- Provided material -
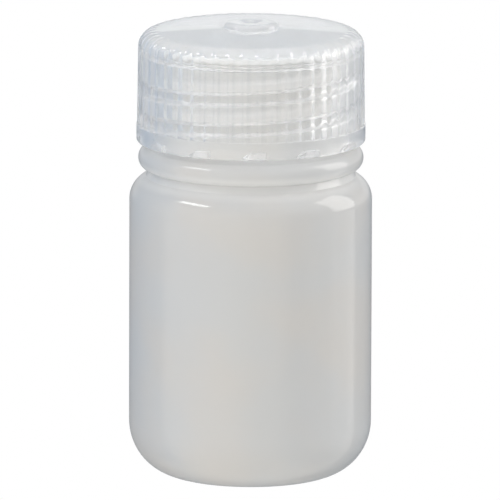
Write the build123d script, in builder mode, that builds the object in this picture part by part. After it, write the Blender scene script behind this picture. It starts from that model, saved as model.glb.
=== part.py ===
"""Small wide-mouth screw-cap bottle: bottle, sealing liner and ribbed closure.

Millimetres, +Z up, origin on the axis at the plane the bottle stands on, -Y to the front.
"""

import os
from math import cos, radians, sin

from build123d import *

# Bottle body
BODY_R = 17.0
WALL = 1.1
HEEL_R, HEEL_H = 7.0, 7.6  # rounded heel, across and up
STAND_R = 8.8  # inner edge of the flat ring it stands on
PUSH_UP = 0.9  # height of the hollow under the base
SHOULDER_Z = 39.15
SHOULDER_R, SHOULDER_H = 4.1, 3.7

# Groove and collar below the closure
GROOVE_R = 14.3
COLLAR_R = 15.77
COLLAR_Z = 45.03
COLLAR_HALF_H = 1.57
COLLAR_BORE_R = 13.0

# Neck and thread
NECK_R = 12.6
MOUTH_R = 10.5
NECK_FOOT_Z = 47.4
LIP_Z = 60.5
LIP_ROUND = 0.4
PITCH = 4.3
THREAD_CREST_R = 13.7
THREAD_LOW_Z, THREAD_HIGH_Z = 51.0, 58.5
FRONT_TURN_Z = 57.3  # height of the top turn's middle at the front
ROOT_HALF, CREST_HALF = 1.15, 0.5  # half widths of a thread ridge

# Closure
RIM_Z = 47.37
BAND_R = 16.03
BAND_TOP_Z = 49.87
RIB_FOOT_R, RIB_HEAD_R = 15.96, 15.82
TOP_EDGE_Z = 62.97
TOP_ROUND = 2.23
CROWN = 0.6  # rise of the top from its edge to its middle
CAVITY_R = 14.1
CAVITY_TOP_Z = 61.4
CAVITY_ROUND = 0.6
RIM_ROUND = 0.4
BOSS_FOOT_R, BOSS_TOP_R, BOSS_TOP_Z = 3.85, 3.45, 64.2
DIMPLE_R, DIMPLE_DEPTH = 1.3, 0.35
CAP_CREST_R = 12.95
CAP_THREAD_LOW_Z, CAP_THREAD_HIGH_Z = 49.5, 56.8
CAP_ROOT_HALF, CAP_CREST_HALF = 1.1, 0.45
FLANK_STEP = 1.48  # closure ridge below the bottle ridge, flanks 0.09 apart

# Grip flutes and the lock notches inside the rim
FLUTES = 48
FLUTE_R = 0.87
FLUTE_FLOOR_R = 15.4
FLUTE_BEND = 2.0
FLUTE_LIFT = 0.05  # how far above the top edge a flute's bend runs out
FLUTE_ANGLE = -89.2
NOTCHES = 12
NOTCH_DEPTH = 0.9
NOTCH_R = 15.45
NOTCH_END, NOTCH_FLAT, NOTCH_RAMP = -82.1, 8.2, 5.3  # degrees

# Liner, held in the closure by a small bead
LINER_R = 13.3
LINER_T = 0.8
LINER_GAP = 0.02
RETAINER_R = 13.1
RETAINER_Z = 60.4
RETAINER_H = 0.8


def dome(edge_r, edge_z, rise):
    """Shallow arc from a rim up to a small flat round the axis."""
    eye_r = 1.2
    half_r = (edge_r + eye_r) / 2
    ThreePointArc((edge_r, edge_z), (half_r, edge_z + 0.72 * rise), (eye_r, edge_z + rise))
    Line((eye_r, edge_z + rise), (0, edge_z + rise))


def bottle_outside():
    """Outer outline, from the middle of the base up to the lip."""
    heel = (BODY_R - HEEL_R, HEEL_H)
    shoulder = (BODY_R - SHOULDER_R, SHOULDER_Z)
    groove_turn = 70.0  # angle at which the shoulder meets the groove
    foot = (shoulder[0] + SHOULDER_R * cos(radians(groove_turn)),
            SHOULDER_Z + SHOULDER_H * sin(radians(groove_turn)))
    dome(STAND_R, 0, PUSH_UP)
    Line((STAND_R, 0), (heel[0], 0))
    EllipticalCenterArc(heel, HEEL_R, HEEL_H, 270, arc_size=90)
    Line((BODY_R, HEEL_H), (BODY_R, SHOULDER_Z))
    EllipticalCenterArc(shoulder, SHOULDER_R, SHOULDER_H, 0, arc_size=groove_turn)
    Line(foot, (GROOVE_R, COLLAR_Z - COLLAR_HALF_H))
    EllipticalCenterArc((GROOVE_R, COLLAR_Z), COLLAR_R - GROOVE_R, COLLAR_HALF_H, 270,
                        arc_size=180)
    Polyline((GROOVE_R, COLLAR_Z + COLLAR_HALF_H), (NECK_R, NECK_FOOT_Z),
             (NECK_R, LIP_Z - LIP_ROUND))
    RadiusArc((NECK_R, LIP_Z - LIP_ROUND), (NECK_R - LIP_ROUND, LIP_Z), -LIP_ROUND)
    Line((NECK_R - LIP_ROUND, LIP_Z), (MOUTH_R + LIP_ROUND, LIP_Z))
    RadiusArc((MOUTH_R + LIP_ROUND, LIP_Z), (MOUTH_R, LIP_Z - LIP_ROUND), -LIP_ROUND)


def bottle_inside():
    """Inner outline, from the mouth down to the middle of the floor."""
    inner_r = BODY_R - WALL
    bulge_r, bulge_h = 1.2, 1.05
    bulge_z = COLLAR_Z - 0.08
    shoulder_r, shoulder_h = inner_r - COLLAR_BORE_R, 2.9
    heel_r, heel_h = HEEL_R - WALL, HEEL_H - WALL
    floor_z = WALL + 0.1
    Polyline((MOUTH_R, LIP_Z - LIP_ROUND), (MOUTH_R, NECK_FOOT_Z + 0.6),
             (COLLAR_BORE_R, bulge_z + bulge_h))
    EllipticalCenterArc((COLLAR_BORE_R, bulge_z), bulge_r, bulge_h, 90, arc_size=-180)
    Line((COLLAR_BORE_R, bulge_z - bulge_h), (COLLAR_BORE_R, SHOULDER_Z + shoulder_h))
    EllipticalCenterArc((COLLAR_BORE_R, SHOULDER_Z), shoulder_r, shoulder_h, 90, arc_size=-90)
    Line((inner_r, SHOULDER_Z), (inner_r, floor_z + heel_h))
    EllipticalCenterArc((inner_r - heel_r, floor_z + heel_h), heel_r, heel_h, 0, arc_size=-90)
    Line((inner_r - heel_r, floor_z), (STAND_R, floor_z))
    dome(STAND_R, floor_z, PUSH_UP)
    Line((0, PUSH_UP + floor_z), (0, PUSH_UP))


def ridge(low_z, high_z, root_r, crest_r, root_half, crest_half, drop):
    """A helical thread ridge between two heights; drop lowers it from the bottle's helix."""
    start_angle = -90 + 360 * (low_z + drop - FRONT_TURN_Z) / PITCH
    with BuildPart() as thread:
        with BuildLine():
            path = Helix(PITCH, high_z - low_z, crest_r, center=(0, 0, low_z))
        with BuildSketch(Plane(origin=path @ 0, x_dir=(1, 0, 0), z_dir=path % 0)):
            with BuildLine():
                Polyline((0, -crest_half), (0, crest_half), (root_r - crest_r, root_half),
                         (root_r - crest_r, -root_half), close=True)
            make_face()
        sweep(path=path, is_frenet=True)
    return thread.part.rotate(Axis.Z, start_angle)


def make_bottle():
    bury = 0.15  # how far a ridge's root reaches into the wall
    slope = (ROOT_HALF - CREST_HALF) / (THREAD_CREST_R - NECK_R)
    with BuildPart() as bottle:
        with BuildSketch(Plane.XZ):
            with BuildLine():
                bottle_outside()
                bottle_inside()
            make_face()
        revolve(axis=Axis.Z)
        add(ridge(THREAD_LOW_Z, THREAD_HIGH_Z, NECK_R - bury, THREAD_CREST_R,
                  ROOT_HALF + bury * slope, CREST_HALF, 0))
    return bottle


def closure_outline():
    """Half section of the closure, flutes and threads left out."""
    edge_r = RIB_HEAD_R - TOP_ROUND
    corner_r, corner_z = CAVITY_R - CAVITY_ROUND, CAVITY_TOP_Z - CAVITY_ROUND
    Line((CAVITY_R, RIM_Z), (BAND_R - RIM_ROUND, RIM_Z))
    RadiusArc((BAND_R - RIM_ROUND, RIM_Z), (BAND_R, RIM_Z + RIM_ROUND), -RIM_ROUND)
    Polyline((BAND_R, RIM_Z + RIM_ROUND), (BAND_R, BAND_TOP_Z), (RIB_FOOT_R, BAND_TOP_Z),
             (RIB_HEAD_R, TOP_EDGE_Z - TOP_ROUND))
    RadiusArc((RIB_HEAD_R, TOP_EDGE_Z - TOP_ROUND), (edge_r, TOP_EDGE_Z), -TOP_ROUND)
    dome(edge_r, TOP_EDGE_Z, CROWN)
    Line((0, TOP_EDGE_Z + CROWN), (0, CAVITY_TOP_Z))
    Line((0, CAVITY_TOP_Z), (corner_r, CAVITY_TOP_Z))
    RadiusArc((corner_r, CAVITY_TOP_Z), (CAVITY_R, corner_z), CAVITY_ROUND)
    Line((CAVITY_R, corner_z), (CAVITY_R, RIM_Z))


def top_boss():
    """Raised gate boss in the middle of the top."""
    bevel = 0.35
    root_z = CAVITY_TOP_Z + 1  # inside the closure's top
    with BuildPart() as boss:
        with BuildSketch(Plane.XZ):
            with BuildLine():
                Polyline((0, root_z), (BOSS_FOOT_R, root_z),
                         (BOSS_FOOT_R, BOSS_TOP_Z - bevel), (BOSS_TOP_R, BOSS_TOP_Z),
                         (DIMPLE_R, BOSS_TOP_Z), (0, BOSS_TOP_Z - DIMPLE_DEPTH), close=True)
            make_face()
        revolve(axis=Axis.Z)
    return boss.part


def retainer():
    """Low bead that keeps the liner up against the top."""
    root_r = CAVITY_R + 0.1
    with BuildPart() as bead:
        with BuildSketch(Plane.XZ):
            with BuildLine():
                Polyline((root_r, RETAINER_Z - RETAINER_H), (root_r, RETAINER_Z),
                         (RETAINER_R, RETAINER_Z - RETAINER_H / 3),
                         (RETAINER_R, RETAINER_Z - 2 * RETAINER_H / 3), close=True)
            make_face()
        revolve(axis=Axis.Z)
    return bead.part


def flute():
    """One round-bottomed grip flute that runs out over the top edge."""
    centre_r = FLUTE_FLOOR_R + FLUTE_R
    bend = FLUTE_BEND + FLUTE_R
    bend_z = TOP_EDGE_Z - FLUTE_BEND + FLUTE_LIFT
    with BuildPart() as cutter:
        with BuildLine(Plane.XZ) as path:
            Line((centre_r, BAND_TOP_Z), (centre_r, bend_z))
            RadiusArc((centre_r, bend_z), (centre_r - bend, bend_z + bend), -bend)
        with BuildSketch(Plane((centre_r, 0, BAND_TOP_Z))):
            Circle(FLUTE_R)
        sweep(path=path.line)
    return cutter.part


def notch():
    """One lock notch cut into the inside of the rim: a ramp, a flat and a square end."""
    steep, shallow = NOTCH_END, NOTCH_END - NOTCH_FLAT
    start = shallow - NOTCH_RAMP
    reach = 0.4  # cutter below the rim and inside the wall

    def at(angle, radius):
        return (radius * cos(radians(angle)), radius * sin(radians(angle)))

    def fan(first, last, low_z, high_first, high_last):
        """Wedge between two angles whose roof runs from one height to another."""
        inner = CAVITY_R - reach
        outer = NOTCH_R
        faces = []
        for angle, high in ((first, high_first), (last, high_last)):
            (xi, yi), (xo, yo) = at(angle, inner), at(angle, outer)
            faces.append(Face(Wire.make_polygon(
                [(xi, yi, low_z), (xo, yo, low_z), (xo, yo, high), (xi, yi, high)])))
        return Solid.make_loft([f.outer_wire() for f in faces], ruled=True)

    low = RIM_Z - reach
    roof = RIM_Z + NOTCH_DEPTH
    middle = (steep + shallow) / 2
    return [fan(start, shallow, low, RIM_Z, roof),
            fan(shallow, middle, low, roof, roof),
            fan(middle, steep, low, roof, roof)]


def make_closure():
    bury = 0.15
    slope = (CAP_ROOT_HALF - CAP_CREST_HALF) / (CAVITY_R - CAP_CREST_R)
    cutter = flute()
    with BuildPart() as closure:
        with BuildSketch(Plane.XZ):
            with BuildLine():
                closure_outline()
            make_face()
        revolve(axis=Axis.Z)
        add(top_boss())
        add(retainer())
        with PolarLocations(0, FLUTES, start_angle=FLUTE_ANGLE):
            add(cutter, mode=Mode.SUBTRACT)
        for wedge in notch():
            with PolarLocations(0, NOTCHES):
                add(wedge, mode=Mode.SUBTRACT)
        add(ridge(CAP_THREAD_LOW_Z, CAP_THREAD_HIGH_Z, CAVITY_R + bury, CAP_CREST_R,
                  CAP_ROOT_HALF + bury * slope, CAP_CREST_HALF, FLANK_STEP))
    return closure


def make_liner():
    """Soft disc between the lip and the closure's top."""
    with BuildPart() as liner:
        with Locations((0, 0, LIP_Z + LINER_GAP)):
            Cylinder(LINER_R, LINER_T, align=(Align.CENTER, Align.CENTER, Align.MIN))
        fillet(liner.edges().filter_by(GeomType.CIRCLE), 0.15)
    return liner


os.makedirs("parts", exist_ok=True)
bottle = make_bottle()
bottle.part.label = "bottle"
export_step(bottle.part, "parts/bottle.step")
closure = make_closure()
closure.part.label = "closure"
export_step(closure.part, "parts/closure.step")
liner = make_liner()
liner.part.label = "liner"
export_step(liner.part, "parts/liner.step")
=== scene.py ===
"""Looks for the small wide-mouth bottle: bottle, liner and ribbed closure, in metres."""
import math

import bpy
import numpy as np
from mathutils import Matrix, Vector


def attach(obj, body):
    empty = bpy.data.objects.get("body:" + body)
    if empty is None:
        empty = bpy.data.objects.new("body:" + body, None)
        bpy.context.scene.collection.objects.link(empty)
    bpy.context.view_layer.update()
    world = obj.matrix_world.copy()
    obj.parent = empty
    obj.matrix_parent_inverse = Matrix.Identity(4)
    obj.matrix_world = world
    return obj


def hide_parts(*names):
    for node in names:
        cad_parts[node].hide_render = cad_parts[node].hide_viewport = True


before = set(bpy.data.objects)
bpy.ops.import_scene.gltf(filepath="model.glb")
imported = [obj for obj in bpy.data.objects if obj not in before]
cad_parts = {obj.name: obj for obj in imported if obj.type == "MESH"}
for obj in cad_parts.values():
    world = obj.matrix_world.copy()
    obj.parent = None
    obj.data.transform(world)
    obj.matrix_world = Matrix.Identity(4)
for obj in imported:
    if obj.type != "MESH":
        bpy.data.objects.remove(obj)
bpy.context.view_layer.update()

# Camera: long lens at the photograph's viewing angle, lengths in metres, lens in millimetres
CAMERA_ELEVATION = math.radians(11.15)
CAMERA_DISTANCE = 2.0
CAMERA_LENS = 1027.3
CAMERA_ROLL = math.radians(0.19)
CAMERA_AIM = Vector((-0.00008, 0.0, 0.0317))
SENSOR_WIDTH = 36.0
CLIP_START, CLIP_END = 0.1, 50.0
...
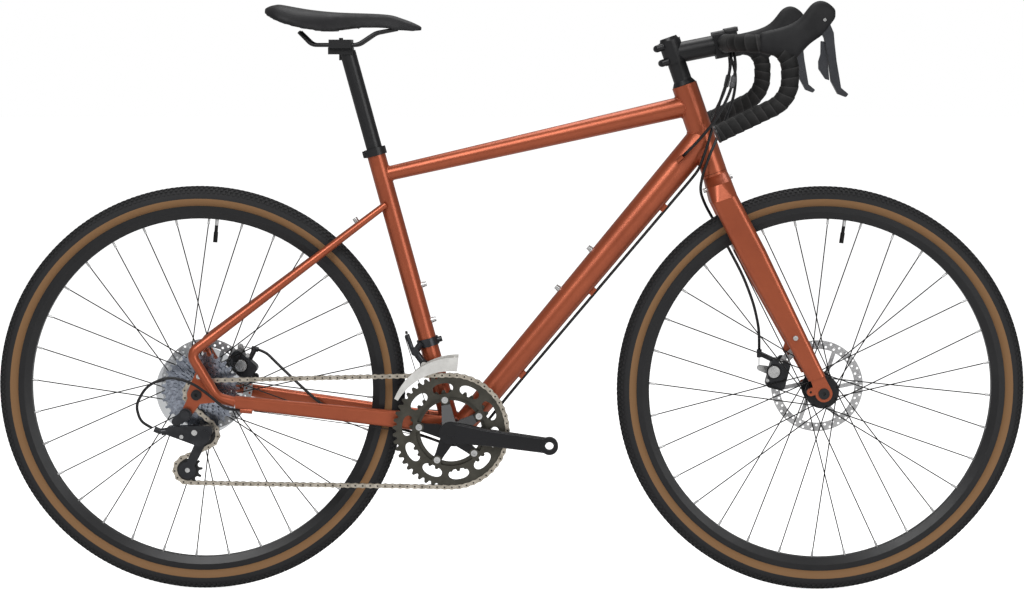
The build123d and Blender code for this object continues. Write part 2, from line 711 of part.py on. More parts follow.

- Request -
Each line from the one bearing "add(retainer())" through the one bearing "obj.data.transform(world)" is to be duplicated without change; all remaining lines are to be left out.

- Written reply -
        add(retainer())
        with PolarLocations(0, FLUTES, start_angle=FLUTE_ANGLE):
            add(cutter, mode=Mode.SUBTRACT)
        for wedge in notch():
            with PolarLocations(0, NOTCHES):
                add(wedge, mode=Mode.SUBTRACT)
        add(ridge(CAP_THREAD_LOW_Z, CAP_THREAD_HIGH_Z, CAVITY_R + bury, CAP_CREST_R,
                  CAP_ROOT_HALF + bury * slope, CAP_CREST_HALF, FLANK_STEP))
    return closure


def make_liner():
    """Soft disc between the lip and the closure's top."""
    with BuildPart() as liner:
        with Locations((0, 0, LIP_Z + LINER_GAP)):
            Cylinder(LINER_R, LINER_T, align=(Align.CENTER, Align.CENTER, Align.MIN))
        fillet(liner.edges().filter_by(GeomType.CIRCLE), 0.15)
    return liner


os.makedirs("parts", exist_ok=True)
bottle = make_bottle()
bottle.part.label = "bottle"
export_step(bottle.part, "parts/bottle.step")
closure = make_closure()
closure.part.label = "closure"
export_step(closure.part, "parts/closure.step")
liner = make_liner()
liner.part.label = "liner"
export_step(liner.part, "parts/liner.step")
=== scene.py ===
"""Looks for the small wide-mouth bottle: bottle, liner and ribbed closure, in metres."""
import math

import bpy
import numpy as np
from mathutils import Matrix, Vector


def attach(obj, body):
    empty = bpy.data.objects.get("body:" + body)
    if empty is None:
        empty = bpy.data.objects.new("body:" + body, None)
        bpy.context.scene.collection.objects.link(empty)
    bpy.context.view_layer.update()
    world = obj.matrix_world.copy()
    obj.parent = empty
    obj.matrix_parent_inverse = Matrix.Identity(4)
    obj.matrix_world = world
    return obj


def hide_parts(*names):
    for node in names:
        cad_parts[node].hide_render = cad_parts[node].hide_viewport = True


before = set(bpy.data.objects)
bpy.ops.import_scene.gltf(filepath="model.glb")
imported = [obj for obj in bpy.data.objects if obj not in before]
cad_parts = {obj.name: obj for obj in imported if obj.type == "MESH"}
for obj in cad_parts.values():
    world = obj.matrix_world.copy()
    obj.parent = None
    obj.data.transform(world)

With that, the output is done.